The UK’s service sector saw its slowest advance in nine months, a new survey warned today.

The Chartered Institute of Purchasing & Supply’s monthly check on a sector ranging from finance and computing to hairdressers hotels and restaurants is still in healthy territory — well above the 50 no-change mark at 57.6 — but fell for the fifth month in a row to signal the slowest growth since last June.

The slowdown took the gloss off more positive signs in the Bank of England’s credit-conditions survey, which showed a sixth-successive quarter of improving credit availability to businesses and heralded a “significant” rise in availability of lending to businesses and households over the coming quarter. The cooler services sector puts the UK economy on course for growth of 0.7% in the current quarter — on a par with the final three months of 2013 — according to Chris Williamson, chief economist at survey compiler Markit.

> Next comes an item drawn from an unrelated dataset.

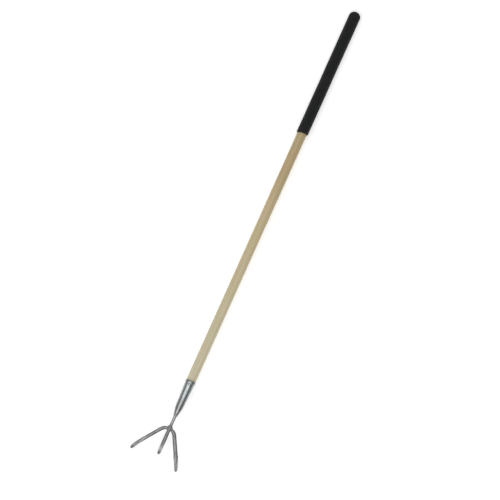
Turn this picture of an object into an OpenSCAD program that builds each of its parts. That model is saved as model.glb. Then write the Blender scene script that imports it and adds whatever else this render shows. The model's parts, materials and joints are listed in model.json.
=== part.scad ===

He said: “While March saw growth slow across the services, manufacturing and construction sectors, all three continue to expand at very strong rates.”

The rate at which services firms won new work slowed in March although they remain confident.

“Inflation is set to fall further in the coming months, extending this ‘Goldilocks’ period of above-trend growth and falling inflation,” Williamson added.

The Bank’s survey said credit availability had been “driven by an improvement in the economic outlook and increased appetite for risk on the part of lenders”.

Lenders expect a “marked” rise in demand for loans from medium-sized and large companies in the next three months, the survey found.

The cost of credit has fallen sharply for bigger businesses, but small firms have seen no benefit from falling loan costs so far this year.